* [What is asked]:
Your task is to output the data exactly as it stands.

* [Given information]:
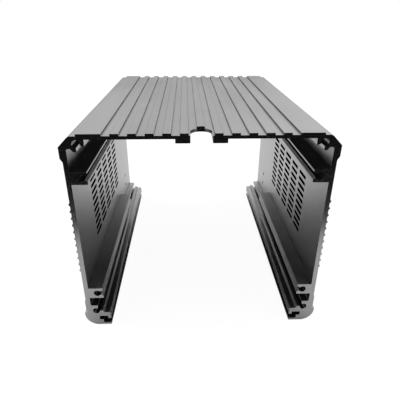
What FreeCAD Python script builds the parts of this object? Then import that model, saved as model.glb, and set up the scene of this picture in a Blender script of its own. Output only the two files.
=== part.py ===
import FreeCAD, Part
import math
import os
import re

import Sketcher

# Extruded aluminium enclosure: one section, open at both ends and at the bottom, with machined
# vents, a notch, small holes and a milled cutback.
# X is across the section, Y runs along the extrusion from front to back, Z is up.
# The origin is the middle of the footprint, on the surface that the feet stand on.

DRIVING_SIZES = [
    ("width", 165.0, "over the corner tips"),
    ("length", 216.0, "length that the extrusion is sawn to"),
    ("height", 142.5, "from the soles to the tops of the ribs"),
    ("plate_thick", 2.0, "top plate between the ribs"),
    ("rib_height", 1.3, "ribs and lands above the plate"),
    ("rib_width", 5.0, "one rib"),
    ("rib_pitch", 10.0, "from rib to rib"),
    ("rib_clearance", 2.5, "least gap from the last rib to the land"),
    ("rib_round", 0.35, "eased edges of ribs and lands"),
    ("land_width", 14.3, "broad land over each corner"),
    ("land_inset", 10.7, "from the side to the land"),
    ("wall_inset", 1.4, "wall face behind the corner tips"),
    ("wall_thick", 3.0, "side walls"),
    ("tip_drop", 7.7, "from the rib tops to the corner tip"),
    ("strip_height", 7.0, "upright strip below the corner tip"),
    ("strip_slope", 2.2, "slope from the strip back to the wall"),
    ("corner_round", 3.0, "between the plate and the corner slope"),
    ("bore_dia", 4.7, "screw bores for the end plates"),
    ("boss_wall", 2.5, "material around a screw bore"),
    ("bore_inset", 10.3, "from the side to the upper bores"),
    ("corner_bore_drop", 5.8, "from the rib tops to the corner bore"),
    ("corner_mouth_drop", 1.8, "inner lobe of the corner boss below its bore"),
    ("lobe_width", 1.9, "flat under the outer lobe of the corner boss"),
    ("lobe_slope", 1.6, "sloped side of that lobe"),
    ("pocket_drop", 8.7, "from the rib tops to the pocket behind the corner boss"),
    ("pocket_round", 1.1, "roof of that pocket, next to the wall"),
    ("shelf_drop", 23.0, "from the rib tops to the upper shelf"),
    ("shelf_thick", 8.3, "shelf with a screw bore"),
    ("shelf_reach", 10.0, "shelf inwards from the wall"),
    ("shelf_bore_drop", 4.15, "from the shelf top to its bore"),
    ("lip_thick", 1.35, "lip over the mouth of a shelf bore"),
    ("mouth_drop", 2.1, "lower side of that mouth below the bore"),
    ("lip_round", 0.6, "lips at the shelf ends"),
    ("edge_round", 0.4, "other eased edges"),
    ("rail_gap", 13.0, "between the two rails under the plate"),
    ("rail_width", 8.8, "one rail under the plate"),
    ("rail_drop", 2.6, "rail below the plate"),
    ("foot_width", 17.6, "foot inwards from below the corner tip"),
    ("foot_proud", 0.5, "outer edge of the foot beyond the corner tip"),
    ("foot_edge", 11.3, "height of the outer edge of the foot"),
    ("foot_round", 9.6, "outer bottom edge"),
    ("cover_lip", 1.8, "lip below the cover groove"),
    ("groove_mouth", 2.9, "height of the groove at its mouth"),
    ("groove_depth", 5.4, "depth of the groove at its mouth"),
    ("hook_gap", 3.0, "height of the hooked part of the groove"),
    ("hook_start", 2.1, "thickness of the tooth over the groove mouth"),
    ("hook_end", 8.0, "depth of the hooked part"),
    ("tooth_drop", 2.2, "tooth below the roof of the hooked part"),
    ("platform_thick", 3.5, "web over the hooked part"),
    ("ridge_rise", 1.65, "ridge above the platform"),
    ("ridge_width", 2.4, "flat top of the ridge"),
    ("ridge_slope", 1.2, "sloped inner side of the ridge"),
    ("ridge_reach", 7.6, "outer side of the ridge from the foot end"),
    ("low_bore_inset", 7.85, "from the side to the lowest bore"),
    ("low_bore_rise", 1.5, "lowest bore above the platform"),
    ("guide_reach", 5.1, "floor of the guide slot inwards from the wall"),
    ("guide_undercut", 0.4, "end of that floor, leaning back"),
    ("guide_height", 6.85, "guide slot between its floor and the foot shelf"),
    ("guide_round", 1.2, "outer corner of the guide slot"),
    ("band_proud", 0.6, "smooth band low on the outer face"),
    ("band_gap", 2.3, "from the foot edge to the band"),
    ("band_height", 7.9, "height of that band"),
    ("band_slope", 1.7, "slope above that band"),
    ("bead_radius", 1.1, "half-round beads on the outer face"),
    ("bead_sink", 0.35, "bead centres behind the outer face"),
    ("bead_pitch", 4.95, "from bead to bead"),
    ("bead_low_gap", 15.7, "from the foot shelf to the first bead"),
    ("bead_high_gap", 12.0, "least distance from the last bead to the upper shelf"),
    ("vent_height", 2.6, "one vent slot"),
    ("vent_length", 16.0, "one vent slot, over its round ends"),
    ("vent_pitch", 21.4, "from slot to slot along the wall"),
    ("vent_front", 50.2, "from the front to the middle of the first slot"),
    ("vent_rear", 70.0, "least distance from the last slot's middle to the back"),
    ("notch_width", 13.0, "notch in the front edge of the plate"),
    ("notch_depth", 15.0, "depth of that notch, to the end of its round"),
    ("cutback_length", 64.0, "foot shelf milled off, from the back"),
    ("hole_dia", 3.4, "small wall holes"),
    ("hole_rear", 30.0, "from the back to the small holes"),
    ("hole_rise", 7.3, "upper small hole above the foot shelf"),
    ("hole_spacing", 11.0, "between the two small holes"),
]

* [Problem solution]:
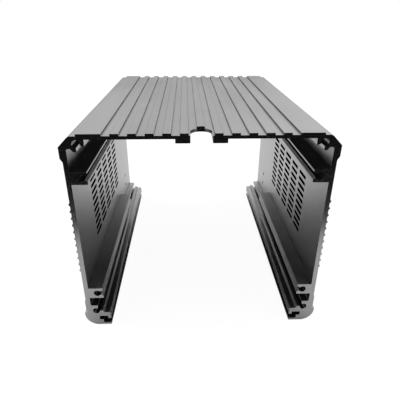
What FreeCAD Python script builds the parts of this object? Then import that model, saved as model.glb, and set up the scene of this picture in a Blender script of its own. Output only the two files.
=== part.py ===
import FreeCAD, Part
import math
import os
import re

import Sketcher

# Extruded aluminium enclosure: one section, open at both ends and at the bottom, with machined
# vents, a notch, small holes and a milled cutback.
# X is across the section, Y runs along the extrusion from front to back, Z is up.
# The origin is the middle of the footprint, on the surface that the feet stand on.

DRIVING_SIZES = [
    ("width", 165.0, "over the corner tips"),
    ("length", 216.0, "length that the extrusion is sawn to"),
    ("height", 142.5, "from the soles to the tops of the ribs"),
    ("plate_thick", 2.0, "top plate between the ribs"),
    ("rib_height", 1.3, "ribs and lands above the plate"),
    ("rib_width", 5.0, "one rib"),
    ("rib_pitch", 10.0, "from rib to rib"),
    ("rib_clearance", 2.5, "least gap from the last rib to the land"),
    ("rib_round", 0.35, "eased edges of ribs and lands"),
    ("land_width", 14.3, "broad land over each corner"),
    ("land_inset", 10.7, "from the side to the land"),
    ("wall_inset", 1.4, "wall face behind the corner tips"),
    ("wall_thick", 3.0, "side walls"),
    ("tip_drop", 7.7, "from the rib tops to the corner tip"),
    ("strip_height", 7.0, "upright strip below the corner tip"),
    ("strip_slope", 2.2, "slope from the strip back to the wall"),
    ("corner_round", 3.0, "between the plate and the corner slope"),
    ("bore_dia", 4.7, "screw bores for the end plates"),
    ("boss_wall", 2.5, "material around a screw bore"),
    ("bore_inset", 10.3, "from the side to the upper bores"),
    ("corner_bore_drop", 5.8, "from the rib tops to the corner bore"),
    ("corner_mouth_drop", 1.8, "inner lobe of the corner boss below its bore"),
    ("lobe_width", 1.9, "flat under the outer lobe of the corner boss"),
    ("lobe_slope", 1.6, "sloped side of that lobe"),
    ("pocket_drop", 8.7, "from the rib tops to the pocket behind the corner boss"),
    ("pocket_round", 1.1, "roof of that pocket, next to the wall"),
    ("shelf_drop", 23.0, "from the rib tops to the upper shelf"),
    ("shelf_thick", 8.3, "shelf with a screw bore"),
    ("shelf_reach", 10.0, "shelf inwards from the wall"),
    ("shelf_bore_drop", 4.15, "from the shelf top to its bore"),
    ("lip_thick", 1.35, "lip over the mouth of a shelf bore"),
    ("mouth_drop", 2.1, "lower side of that mouth below the bore"),
    ("lip_round", 0.6, "lips at the shelf ends"),
    ("edge_round", 0.4, "other eased edges"),
    ("rail_gap", 13.0, "between the two rails under the plate"),
    ("rail_width", 8.8, "one rail under the plate"),
    ("rail_drop", 2.6, "rail below the plate"),
    ("foot_width", 17.6, "foot inwards from below the corner tip"),
    ("foot_proud", 0.5, "outer edge of the foot beyond the corner tip"),
    ("foot_edge", 11.3, "height of the outer edge of the foot"),
    ("foot_round", 9.6, "outer bottom edge"),
    ("cover_lip", 1.8, "lip below the cover groove"),
    ("groove_mouth", 2.9, "height of the groove at its mouth"),
    ("groove_depth", 5.4, "depth of the groove at its mouth"),
    ("hook_gap", 3.0, "height of the hooked part of the groove"),
    ("hook_start", 2.1, "thickness of the tooth over the groove mouth"),
    ("hook_end", 8.0, "depth of the hooked part"),
    ("tooth_drop", 2.2, "tooth below the roof of the hooked part"),
    ("platform_thick", 3.5, "web over the hooked part"),
    ("ridge_rise", 1.65, "ridge above the platform"),
    ("ridge_width", 2.4, "flat top of the ridge"),
    ("ridge_slope", 1.2, "sloped inner side of the ridge"),
    ("ridge_reach", 7.6, "outer side of the ridge from the foot end"),
    ("low_bore_inset", 7.85, "from the side to the lowest bore"),
    ("low_bore_rise", 1.5, "lowest bore above the platform"),
    ("guide_reach", 5.1, "floor of the guide slot inwards from the wall"),
    ("guide_undercut", 0.4, "end of that floor, leaning back"),
    ("guide_height", 6.85, "guide slot between its floor and the foot shelf"),
    ("guide_round", 1.2, "outer corner of the guide slot"),
    ("band_proud", 0.6, "smooth band low on the outer face"),
    ("band_gap", 2.3, "from the foot edge to the band"),
    ("band_height", 7.9, "height of that band"),
    ("band_slope", 1.7, "slope above that band"),
    ("bead_radius", 1.1, "half-round beads on the outer face"),
    ("bead_sink", 0.35, "bead centres behind the outer face"),
    ("bead_pitch", 4.95, "from bead to bead"),
    ("bead_low_gap", 15.7, "from the foot shelf to the first bead"),
    ("bead_high_gap", 12.0, "least distance from the last bead to the upper shelf"),
    ("vent_height", 2.6, "one vent slot"),
    ("vent_length", 16.0, "one vent slot, over its round ends"),
    ("vent_pitch", 21.4, "from slot to slot along the wall"),
    ("vent_front", 50.2, "from the front to the middle of the first slot"),
    ("vent_rear", 70.0, "least distance from the last slot's middle to the back"),
    ("notch_width", 13.0, "notch in the front edge of the plate"),
    ("notch_depth", 15.0, "depth of that notch, to the end of its round"),
    ("cutback_length", 64.0, "foot shelf milled off, from the back"),
    ("hole_dia", 3.4, "small wall holes"),
    ("hole_rear", 30.0, "from the back to the small holes"),
    ("hole_rise", 7.3, "upper small hole above the foot shelf"),
    ("hole_spacing", 11.0, "between the two small holes"),
]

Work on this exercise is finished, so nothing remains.